1.Introduction to Coordinate Geometry
Coordinate Geometry connects algebra and geometry, allowing us to represent points, lines, and curves using algebraic equations.
1.1.Cartesian Plane
1.X-axis → horizontal line
2.Y-axis → vertical line
3.Origin → intersection of X and Y axes (0,0)
1.2.Quadrants
| Quadrant | Sign of x | Sign of y |
|---|---|---|
| I | + | + |
| II | - | + |
| III | - | - |
| IV | + | - |
1.3.Distance Formula
Distance between A(x₁,y₁) and B(x₂,y₂):
AB = √[(x₂−x₁)² + (y₂−y₁)²]
1.4.Midpoint / Section Formula
Midpoint of AB = ((x₁+x₂)/2 , (y₁+y₂)/2)
2.Straight Lines
A straight line is the shortest path between two points.
2.1.Slope of a Line
Slope (m) = (y₂ − y₁) / (x₂ − x₁)
1.m > 0 → line rises
2.m < 0 → line falls
3.m = 0 → horizontal line
4.m undefined → vertical line
2.2.Equation of Line
1.Point-Slope Form: y−y₁ = m(x−x₁)
2.Two-Point Form: y−y₁ = (y₂−y₁)/(x₂−x₁)
3.Slope-Intercept Form: y = mx + c
4.General Form: ax + by + c = 0 (slope = −a/b)
2.3.Conditions for Lines
1.Parallel → m₁ = m₂
2.Perpendicular → m₁ × m₂ = −1
3.Horizontal → y = constant
4.Vertical → x = constant
3.Angle Between Two Straight Lines
3.1.Slope and Inclination
1.m = tanθ, where θ is angle with positive X-axis
3.2.Angle Between Two Lines (Slopes m₁ and m₂)

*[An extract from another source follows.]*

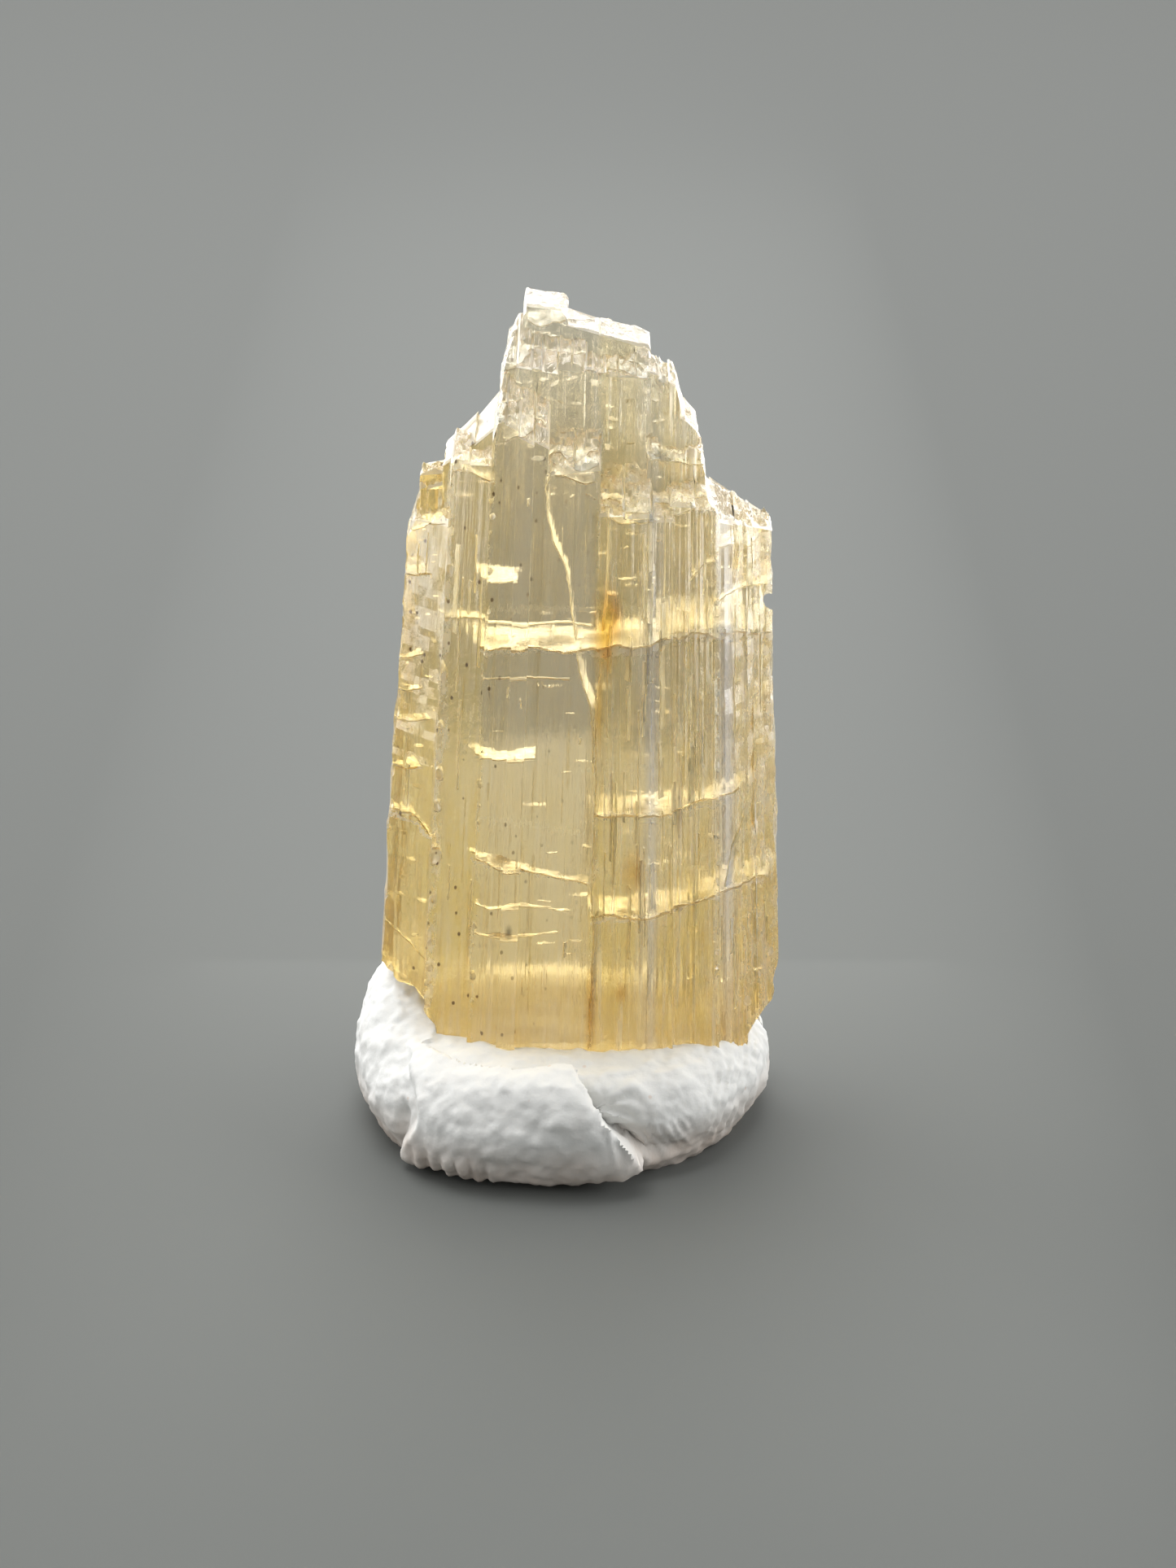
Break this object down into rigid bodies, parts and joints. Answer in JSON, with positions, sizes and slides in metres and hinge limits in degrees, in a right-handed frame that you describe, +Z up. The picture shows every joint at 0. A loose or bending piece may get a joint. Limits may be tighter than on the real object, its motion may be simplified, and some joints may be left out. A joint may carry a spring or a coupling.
{
  "type": "scapolite crystal specimen",
  "caption": "Clear honey-yellow striated crystal blade with a stepped, broken top, standing in a round pressed pad of white mounting tack.",
  "frame": {"origin": "on the pad's flat underside, below the crystal's middle", "axes": "+Z up along the crystal's length, -Y the crystal's broad front face, +X to its right"},
  "size_m": [0.0134, 0.0134, 0.0258],
  "materials": {
    "crystal": "clear to translucent, striated",
    "tack": "matt, pressed by hand"
  },
  "bodies": {
    "root": {"crystal": "crystal", "tack_pad": "tack"}
  },
  "joints": []
}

tanθ = |(m₁ − m₂) / (1 + m₁m₂)|
1.Absolute value gives acute angle
2.± can be used to indicate both acute/obtuse angles
Special Cases
1.Parallel → m₁ = m₂ → θ = 0° or 180°
2.Perpendicular → m₁ × m₂ = −1
3.3.Angle Between Lines in General Form
1.Lines: a₁x + b₁y + c₁ = 0, a₂x + b₂y + c₂ = 0
2.Slopes: m₁ = −a₁/b₁, m₂ = −a₂/b₂
3.Angle: tanθ = |(a₁b₂ − a₂b₁)/(a₁a₂ + b₁b₂)|
Special Cases
1.Parallel → a₁/a₂ = b₁/b₂ (c₁/c₂ ≠ same)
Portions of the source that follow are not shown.